*Dataset section:*
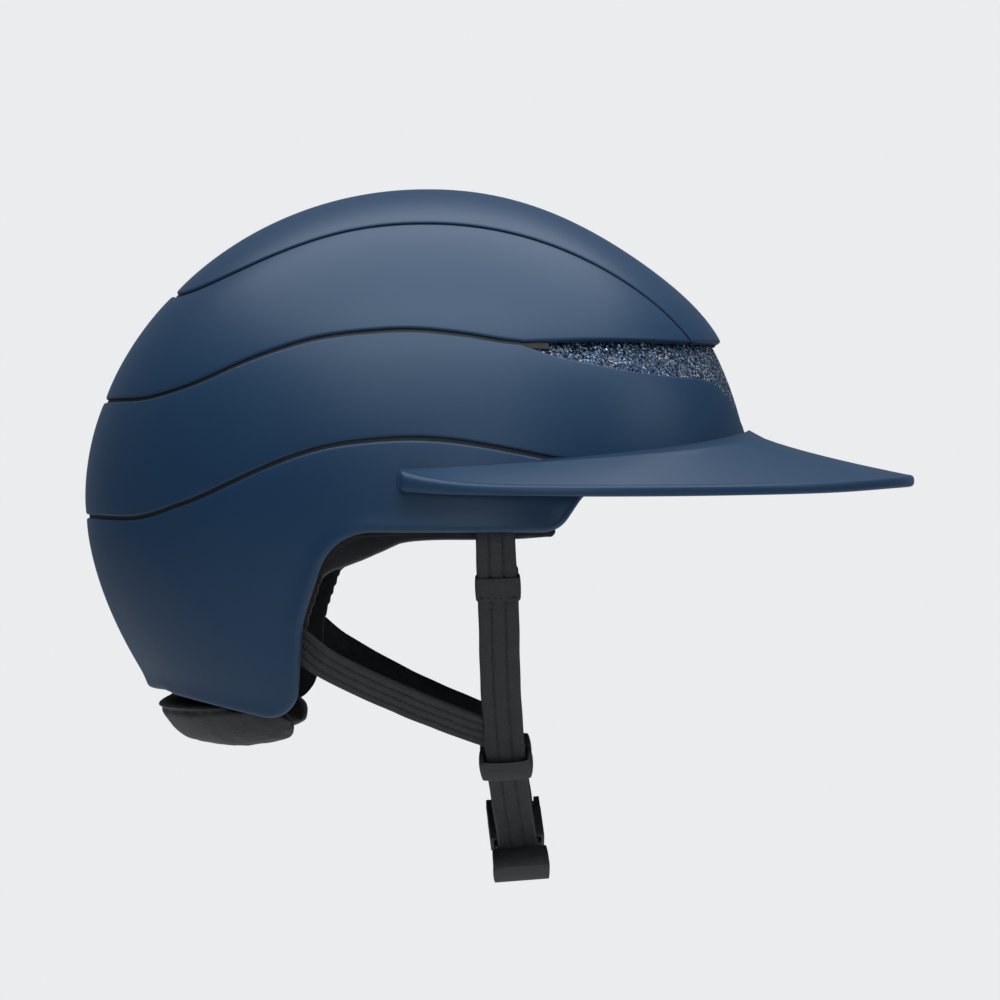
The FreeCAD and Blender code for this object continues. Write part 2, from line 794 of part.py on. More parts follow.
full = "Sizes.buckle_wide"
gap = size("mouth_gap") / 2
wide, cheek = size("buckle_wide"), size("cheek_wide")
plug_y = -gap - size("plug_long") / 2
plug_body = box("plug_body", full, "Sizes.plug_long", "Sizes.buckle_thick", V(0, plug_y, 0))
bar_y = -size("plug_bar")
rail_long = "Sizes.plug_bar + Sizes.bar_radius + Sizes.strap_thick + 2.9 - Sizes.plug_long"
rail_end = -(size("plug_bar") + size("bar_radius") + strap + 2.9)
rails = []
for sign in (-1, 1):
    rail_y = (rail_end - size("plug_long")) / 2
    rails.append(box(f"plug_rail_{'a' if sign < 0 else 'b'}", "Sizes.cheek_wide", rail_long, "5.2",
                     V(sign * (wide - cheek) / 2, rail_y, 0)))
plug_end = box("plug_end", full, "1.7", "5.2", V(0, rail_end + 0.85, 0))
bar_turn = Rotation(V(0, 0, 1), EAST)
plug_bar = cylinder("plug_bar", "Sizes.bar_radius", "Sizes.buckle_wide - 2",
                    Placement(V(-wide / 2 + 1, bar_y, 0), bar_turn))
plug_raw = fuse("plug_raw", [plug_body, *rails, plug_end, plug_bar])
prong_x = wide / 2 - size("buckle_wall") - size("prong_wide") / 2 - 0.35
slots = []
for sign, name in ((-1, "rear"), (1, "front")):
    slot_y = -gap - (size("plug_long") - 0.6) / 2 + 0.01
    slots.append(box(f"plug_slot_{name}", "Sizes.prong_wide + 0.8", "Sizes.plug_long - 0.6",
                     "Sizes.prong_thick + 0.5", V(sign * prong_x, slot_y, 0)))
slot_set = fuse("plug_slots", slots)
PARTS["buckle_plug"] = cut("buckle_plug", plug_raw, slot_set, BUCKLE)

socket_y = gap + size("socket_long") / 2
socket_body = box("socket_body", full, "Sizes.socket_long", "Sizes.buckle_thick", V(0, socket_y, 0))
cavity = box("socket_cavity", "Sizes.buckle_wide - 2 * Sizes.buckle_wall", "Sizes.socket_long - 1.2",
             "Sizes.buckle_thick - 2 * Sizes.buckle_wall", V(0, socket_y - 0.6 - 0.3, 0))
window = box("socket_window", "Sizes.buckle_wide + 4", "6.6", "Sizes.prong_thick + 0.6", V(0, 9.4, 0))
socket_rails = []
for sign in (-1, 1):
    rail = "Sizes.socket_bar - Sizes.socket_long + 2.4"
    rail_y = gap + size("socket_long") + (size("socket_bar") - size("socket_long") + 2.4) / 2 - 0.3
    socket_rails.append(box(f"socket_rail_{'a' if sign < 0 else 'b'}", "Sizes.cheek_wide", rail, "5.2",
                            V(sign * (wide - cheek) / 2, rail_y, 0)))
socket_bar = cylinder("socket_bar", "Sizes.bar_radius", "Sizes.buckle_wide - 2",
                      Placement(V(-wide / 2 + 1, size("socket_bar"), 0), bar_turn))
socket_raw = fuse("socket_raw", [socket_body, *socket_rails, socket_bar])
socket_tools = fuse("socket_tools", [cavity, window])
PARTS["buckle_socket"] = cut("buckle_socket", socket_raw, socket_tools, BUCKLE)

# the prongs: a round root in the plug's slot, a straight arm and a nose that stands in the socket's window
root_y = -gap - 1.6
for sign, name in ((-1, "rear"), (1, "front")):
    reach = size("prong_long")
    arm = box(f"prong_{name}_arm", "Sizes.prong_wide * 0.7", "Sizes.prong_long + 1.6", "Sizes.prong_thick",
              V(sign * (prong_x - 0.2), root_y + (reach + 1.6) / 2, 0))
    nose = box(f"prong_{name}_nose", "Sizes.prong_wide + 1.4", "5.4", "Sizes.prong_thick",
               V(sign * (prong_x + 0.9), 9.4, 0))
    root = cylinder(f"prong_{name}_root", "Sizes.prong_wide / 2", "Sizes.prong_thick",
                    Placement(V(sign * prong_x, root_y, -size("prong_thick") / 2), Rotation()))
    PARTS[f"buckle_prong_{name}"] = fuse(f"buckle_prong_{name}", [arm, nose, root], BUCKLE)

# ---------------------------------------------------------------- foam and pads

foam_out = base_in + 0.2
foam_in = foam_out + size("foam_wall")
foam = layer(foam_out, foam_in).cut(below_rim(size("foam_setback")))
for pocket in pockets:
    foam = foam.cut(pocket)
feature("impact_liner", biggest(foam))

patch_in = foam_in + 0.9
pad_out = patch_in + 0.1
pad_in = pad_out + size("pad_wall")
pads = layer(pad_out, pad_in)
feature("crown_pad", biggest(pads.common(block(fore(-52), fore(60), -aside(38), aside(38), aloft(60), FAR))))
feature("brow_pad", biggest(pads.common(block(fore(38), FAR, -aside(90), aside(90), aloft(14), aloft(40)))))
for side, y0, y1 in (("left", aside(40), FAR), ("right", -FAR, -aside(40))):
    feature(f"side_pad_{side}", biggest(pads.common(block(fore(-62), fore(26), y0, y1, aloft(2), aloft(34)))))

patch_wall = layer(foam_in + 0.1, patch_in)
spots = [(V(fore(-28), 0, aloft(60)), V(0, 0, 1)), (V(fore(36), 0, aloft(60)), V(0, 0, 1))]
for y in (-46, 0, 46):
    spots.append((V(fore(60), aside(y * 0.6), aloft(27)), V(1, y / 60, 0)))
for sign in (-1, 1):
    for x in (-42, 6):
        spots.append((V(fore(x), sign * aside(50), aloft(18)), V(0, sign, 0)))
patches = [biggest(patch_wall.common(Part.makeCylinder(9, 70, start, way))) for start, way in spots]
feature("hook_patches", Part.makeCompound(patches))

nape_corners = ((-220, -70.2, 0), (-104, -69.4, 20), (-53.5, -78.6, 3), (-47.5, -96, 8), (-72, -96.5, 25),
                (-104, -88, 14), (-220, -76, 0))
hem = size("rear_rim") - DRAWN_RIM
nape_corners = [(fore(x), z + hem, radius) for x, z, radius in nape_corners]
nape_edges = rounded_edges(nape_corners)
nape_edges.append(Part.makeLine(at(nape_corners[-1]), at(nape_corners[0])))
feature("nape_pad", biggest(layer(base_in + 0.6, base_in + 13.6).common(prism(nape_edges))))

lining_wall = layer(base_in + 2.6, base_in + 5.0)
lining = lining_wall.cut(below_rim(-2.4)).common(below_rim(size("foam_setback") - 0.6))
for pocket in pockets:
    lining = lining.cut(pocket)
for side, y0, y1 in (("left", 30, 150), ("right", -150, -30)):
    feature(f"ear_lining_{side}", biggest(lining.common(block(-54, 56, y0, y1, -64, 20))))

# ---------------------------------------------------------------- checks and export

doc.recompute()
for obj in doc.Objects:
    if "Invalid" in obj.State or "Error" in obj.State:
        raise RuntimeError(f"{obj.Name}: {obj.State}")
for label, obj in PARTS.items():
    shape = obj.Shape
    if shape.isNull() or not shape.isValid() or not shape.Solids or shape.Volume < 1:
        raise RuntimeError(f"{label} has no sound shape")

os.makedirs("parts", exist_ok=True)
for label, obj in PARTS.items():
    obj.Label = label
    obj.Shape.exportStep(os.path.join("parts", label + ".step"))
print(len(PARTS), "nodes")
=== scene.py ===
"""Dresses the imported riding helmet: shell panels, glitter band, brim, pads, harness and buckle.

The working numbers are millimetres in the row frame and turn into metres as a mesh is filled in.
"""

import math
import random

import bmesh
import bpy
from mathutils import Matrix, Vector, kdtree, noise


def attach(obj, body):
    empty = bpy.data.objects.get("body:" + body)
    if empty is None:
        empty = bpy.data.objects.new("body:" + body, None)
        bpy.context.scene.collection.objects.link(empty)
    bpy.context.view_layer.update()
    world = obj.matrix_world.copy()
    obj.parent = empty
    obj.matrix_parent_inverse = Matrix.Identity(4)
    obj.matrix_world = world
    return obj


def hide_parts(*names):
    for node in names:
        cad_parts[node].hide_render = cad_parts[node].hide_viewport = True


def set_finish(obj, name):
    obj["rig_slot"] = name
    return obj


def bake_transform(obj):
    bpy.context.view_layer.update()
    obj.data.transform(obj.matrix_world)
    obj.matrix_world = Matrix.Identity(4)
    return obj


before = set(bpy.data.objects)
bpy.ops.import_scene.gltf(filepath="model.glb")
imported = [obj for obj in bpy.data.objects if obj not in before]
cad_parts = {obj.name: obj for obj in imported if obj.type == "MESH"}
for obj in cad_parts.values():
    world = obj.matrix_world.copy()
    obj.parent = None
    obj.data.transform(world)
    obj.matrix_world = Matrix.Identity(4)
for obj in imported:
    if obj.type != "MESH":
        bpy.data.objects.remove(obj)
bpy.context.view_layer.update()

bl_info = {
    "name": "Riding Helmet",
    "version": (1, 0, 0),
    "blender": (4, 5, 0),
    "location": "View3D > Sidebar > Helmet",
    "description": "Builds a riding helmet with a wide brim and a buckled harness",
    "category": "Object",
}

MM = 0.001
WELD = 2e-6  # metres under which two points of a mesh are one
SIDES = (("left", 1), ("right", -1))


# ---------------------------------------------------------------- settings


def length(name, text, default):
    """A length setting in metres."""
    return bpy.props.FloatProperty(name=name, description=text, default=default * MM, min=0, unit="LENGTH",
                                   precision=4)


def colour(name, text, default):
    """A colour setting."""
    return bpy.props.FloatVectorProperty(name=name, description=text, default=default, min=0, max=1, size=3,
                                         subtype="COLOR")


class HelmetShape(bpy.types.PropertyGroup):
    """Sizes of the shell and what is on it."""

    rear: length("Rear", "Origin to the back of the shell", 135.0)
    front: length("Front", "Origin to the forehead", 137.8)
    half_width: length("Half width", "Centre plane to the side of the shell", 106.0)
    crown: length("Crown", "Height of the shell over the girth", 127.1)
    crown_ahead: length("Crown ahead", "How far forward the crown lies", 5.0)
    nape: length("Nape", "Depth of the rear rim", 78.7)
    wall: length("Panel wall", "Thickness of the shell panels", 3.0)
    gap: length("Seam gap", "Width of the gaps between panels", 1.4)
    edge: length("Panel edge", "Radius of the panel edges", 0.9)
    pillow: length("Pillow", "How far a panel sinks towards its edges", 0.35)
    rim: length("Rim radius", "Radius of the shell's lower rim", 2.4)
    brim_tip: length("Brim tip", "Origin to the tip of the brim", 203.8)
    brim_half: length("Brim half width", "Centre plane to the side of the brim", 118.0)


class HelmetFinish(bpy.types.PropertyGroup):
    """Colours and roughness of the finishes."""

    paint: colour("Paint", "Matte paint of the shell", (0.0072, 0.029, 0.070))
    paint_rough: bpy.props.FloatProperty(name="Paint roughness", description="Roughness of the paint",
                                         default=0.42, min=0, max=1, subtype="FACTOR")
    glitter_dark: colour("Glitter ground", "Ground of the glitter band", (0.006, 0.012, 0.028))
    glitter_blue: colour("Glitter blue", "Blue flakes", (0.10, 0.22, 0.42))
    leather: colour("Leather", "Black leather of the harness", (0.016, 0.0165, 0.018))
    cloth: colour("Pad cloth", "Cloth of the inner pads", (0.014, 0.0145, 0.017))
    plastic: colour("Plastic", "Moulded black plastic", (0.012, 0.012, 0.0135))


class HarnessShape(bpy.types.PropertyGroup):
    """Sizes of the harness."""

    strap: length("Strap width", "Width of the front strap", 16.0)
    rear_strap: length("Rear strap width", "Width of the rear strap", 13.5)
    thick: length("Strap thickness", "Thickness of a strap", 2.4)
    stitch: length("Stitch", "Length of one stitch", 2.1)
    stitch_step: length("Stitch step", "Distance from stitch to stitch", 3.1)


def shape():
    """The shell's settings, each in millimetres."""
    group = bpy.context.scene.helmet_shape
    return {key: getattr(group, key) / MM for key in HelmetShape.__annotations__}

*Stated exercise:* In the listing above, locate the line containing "doc.recompute()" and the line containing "for node in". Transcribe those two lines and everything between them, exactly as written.

*Right answer:*
doc.recompute()
for obj in doc.Objects:
    if "Invalid" in obj.State or "Error" in obj.State:
        raise RuntimeError(f"{obj.Name}: {obj.State}")
for label, obj in PARTS.items():
    shape = obj.Shape
    if shape.isNull() or not shape.isValid() or not shape.Solids or shape.Volume < 1:
        raise RuntimeError(f"{label} has no sound shape")

os.makedirs("parts", exist_ok=True)
for label, obj in PARTS.items():
    obj.Label = label
    obj.Shape.exportStep(os.path.join("parts", label + ".step"))
print(len(PARTS), "nodes")
=== scene.py ===
"""Dresses the imported riding helmet: shell panels, glitter band, brim, pads, harness and buckle.

The working numbers are millimetres in the row frame and turn into metres as a mesh is filled in.
"""

import math
import random

import bmesh
import bpy
from mathutils import Matrix, Vector, kdtree, noise


def attach(obj, body):
    empty = bpy.data.objects.get("body:" + body)
    if empty is None:
        empty = bpy.data.objects.new("body:" + body, None)
        bpy.context.scene.collection.objects.link(empty)
    bpy.context.view_layer.update()
    world = obj.matrix_world.copy()
    obj.parent = empty
    obj.matrix_parent_inverse = Matrix.Identity(4)
    obj.matrix_world = world
    return obj


def hide_parts(*names):
    for node in names:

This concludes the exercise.